-- START Record list --

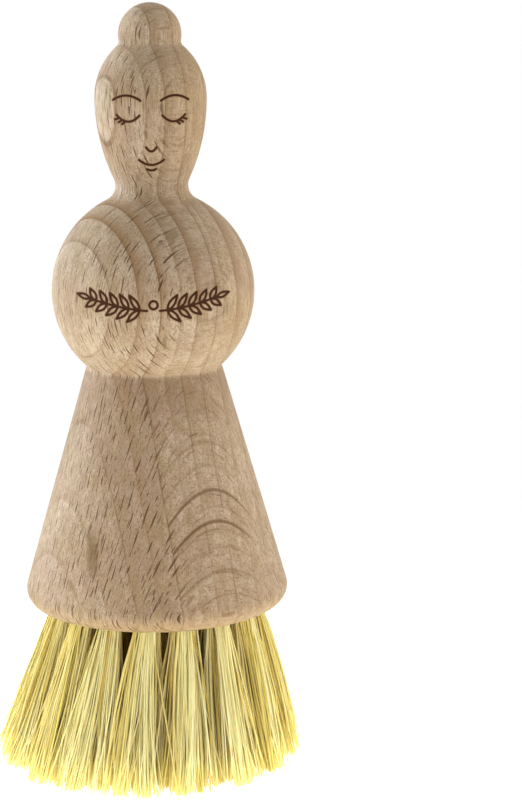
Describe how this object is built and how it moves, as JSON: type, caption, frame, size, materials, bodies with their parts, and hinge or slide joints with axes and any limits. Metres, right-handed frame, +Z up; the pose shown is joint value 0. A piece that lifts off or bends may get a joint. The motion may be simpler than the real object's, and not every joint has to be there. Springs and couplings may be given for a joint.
{
  "type": "palm brush",
  "caption": "Turned wooden hand brush with a round palm ball, a slim head and a conical base set with splayed tufts of stiff plant fibre.",
  "frame": {"origin": "middle of the trimmed fibre tips, on the surface that the brush stands on", "axes": "+Z up along the handle's turned axis, from the tips to the bun; the face looks along -Y"},
  "size_m": [0.0568, 0.0568, 0.1438],
  "materials": {
    "raw_beech": "fine-sanded, unoiled, with short darker ray flecks",
    "plant_fibre": "stiff straw-coloured plant fibre, trimmed flat",
    "staple_wire": "drawn wire, hidden in the holes"
  },
  "bodies": {
    "root": {"handle": "raw_beech", "tuft_outer_01": "plant_fibre", "tuft_outer_02": "plant_fibre", "tuft_outer_03": "plant_fibre", "tuft_outer_04": "plant_fibre", "tuft_outer_05": "plant_fibre", "tuft_outer_06": "plant_fibre", "tuft_outer_07": "plant_fibre", "tuft_outer_08": "plant_fibre", "tuft_outer_09": "plant_fibre", "tuft_outer_10": "plant_fibre", "tuft_outer_11": "plant_fibre", "tuft_outer_12": "plant_fibre", "tuft_outer_13": "plant_fibre", "tuft_outer_14": "plant_fibre", "tuft_outer_15": "plant_fibre", "tuft_outer_16": "plant_fibre", "staples_outer_ring": "staple_wire", "tuft_middle_01": "plant_fibre", "tuft_middle_02": "plant_fibre", "tuft_middle_03": "plant_fibre", "tuft_middle_04": "plant_fibre", "tuft_middle_05": "plant_fibre", "tuft_middle_06": "plant_fibre", "tuft_middle_07": "plant_fibre", "tuft_middle_08": "plant_fibre", "tuft_middle_09": "plant_fibre", "tuft_middle_10": "plant_fibre", "staples_middle_ring": "staple_wire", "tuft_inner_01": "plant_fibre", "tuft_inner_02": "plant_fibre", "tuft_inner_03": "plant_fibre", "tuft_inner_04": "plant_fibre", "staples_inner_ring": "staple_wire"}
  },
  "joints": []
}
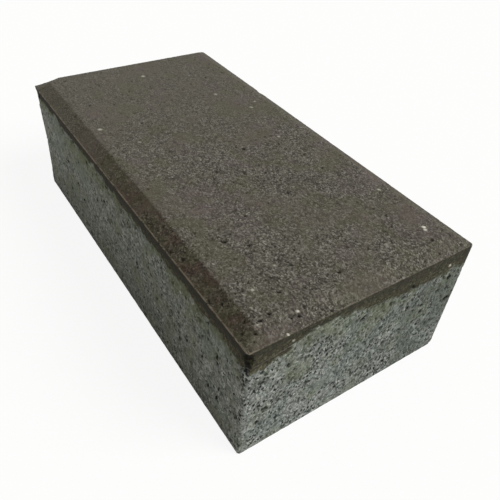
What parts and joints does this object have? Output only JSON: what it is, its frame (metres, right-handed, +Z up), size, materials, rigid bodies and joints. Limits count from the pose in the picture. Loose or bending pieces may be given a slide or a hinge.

-- END Record list --

**Goal**
Repeat the material above in full, quoting it exactly.

**In response**
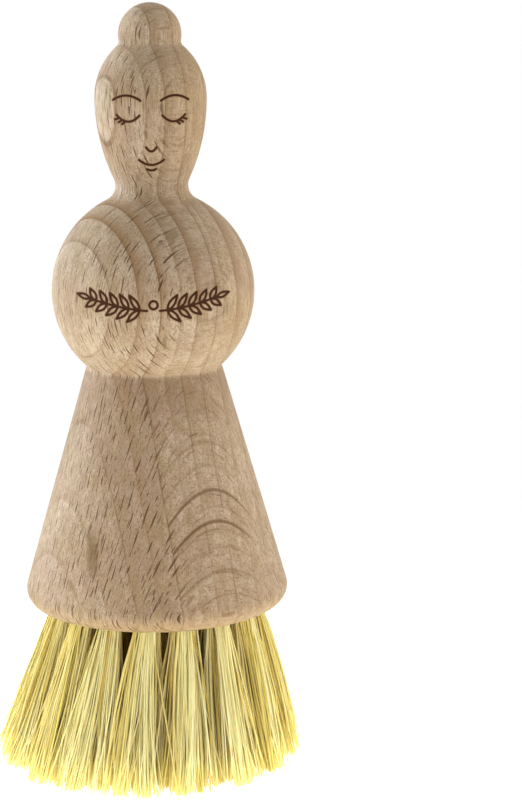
Describe how this object is built and how it moves, as JSON: type, caption, frame, size, materials, bodies with their parts, and hinge or slide joints with axes and any limits. Metres, right-handed frame, +Z up; the pose shown is joint value 0. A piece that lifts off or bends may get a joint. The motion may be simpler than the real object's, and not every joint has to be there. Springs and couplings may be given for a joint.
{
  "type": "palm brush",
  "caption": "Turned wooden hand brush with a round palm ball, a slim head and a conical base set with splayed tufts of stiff plant fibre.",
  "frame": {"origin": "middle of the trimmed fibre tips, on the surface that the brush stands on", "axes": "+Z up along the handle's turned axis, from the tips to the bun; the face looks along -Y"},
  "size_m": [0.0568, 0.0568, 0.1438],
  "materials": {
    "raw_beech": "fine-sanded, unoiled, with short darker ray flecks",
    "plant_fibre": "stiff straw-coloured plant fibre, trimmed flat",
    "staple_wire": "drawn wire, hidden in the holes"
  },
  "bodies": {
    "root": {"handle": "raw_beech", "tuft_outer_01": "plant_fibre", "tuft_outer_02": "plant_fibre", "tuft_outer_03": "plant_fibre", "tuft_outer_04": "plant_fibre", "tuft_outer_05": "plant_fibre", "tuft_outer_06": "plant_fibre", "tuft_outer_07": "plant_fibre", "tuft_outer_08": "plant_fibre", "tuft_outer_09": "plant_fibre", "tuft_outer_10": "plant_fibre", "tuft_outer_11": "plant_fibre", "tuft_outer_12": "plant_fibre", "tuft_outer_13": "plant_fibre", "tuft_outer_14": "plant_fibre", "tuft_outer_15": "plant_fibre", "tuft_outer_16": "plant_fibre", "staples_outer_ring": "staple_wire", "tuft_middle_01": "plant_fibre", "tuft_middle_02": "plant_fibre", "tuft_middle_03": "plant_fibre", "tuft_middle_04": "plant_fibre", "tuft_middle_05": "plant_fibre", "tuft_middle_06": "plant_fibre", "tuft_middle_07": "plant_fibre", "tuft_middle_08": "plant_fibre", "tuft_middle_09": "plant_fibre", "tuft_middle_10": "plant_fibre", "staples_middle_ring": "staple_wire", "tuft_inner_01": "plant_fibre", "tuft_inner_02": "plant_fibre", "tuft_inner_03": "plant_fibre", "tuft_inner_04": "plant_fibre", "staples_inner_ring": "staple_wire"}
  },
  "joints": []
}
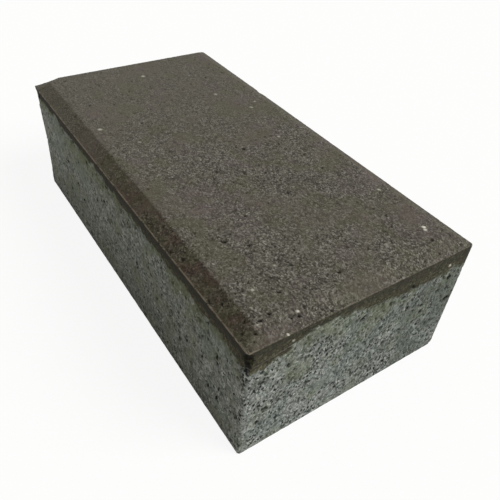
What parts and joints does this object have? Output only JSON: what it is, its frame (metres, right-handed, +Z up), size, materials, rigid bodies and joints. Limits count from the pose in the picture. Loose or bending pieces may be given a slide or a hinge.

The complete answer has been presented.